2 Huot, in brief catalogue essay for the Allianz 8 Gallery in Stuttgart, Germany in 1980.
3 Several Huot pieces are discussed in Lucy Lippard’s history of conceptual art, Six Years: The Dematerialization of the Art object from 1966 to 1972 (London: Studio Vista, 1973).
4 The relationship between Huot and Frampton has never been adequately appreciated.
Certainly the relationship involved more than Frampton’s teaching Huot the basics. Frampton’s Manual of Arms (1966) includes a portrait of Huot, who also appears in Frampton’s Artificial Light (1969). Frampton’s Lemon (1969) is dedicated to Huot, whose farm is the location for the final section of Zorns Lemma (1970), during which Huot is a member of a threesome – man, woman, dog – who walk across his pasture to the woods in the distance (Frampton also alludes to Huot’s Two Blue Walls…, in the central section of Zorns Lemma: Huot painting a wall is a recurring image).
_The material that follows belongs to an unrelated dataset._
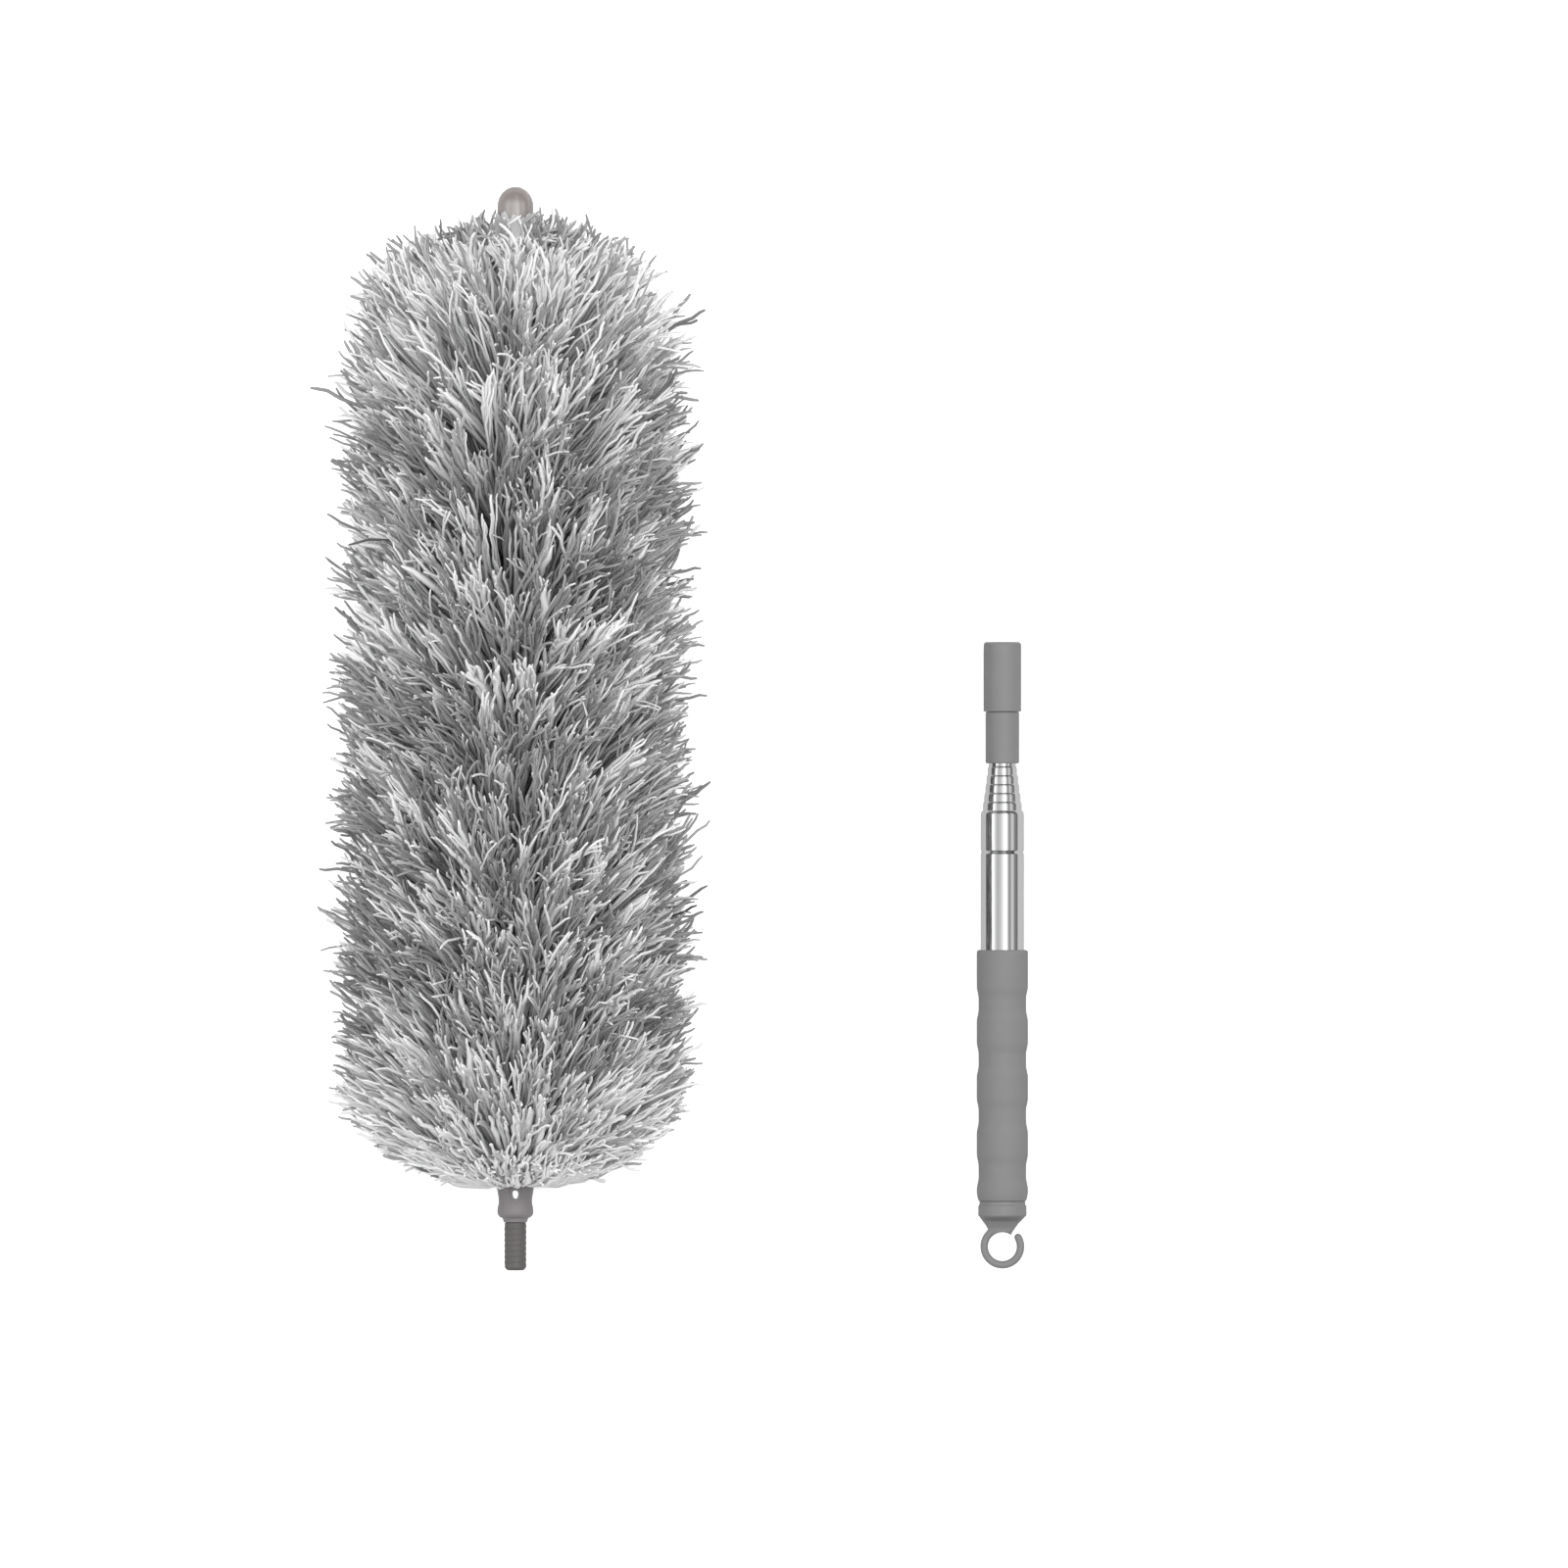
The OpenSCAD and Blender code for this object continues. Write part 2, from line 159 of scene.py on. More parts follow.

Frampton appears a number of times in One Year (1970) and in Third One-Year Movie – 1972, and was cameraperson on Black and White Movie and Nude Descending the stairs.
5 Don McDonagh, The Rise and Fall of Modern Dance (New York: Outerbridge & Dienstfrey, 1970), pp. 310-311.
6 Lucy Lippard, Eunice Lipton, and Don McDonagh discuss the diary paintings in the catalogue for Huot’s diary show at the University Art Gallery at S.U.N.Y.-Albany in 1976.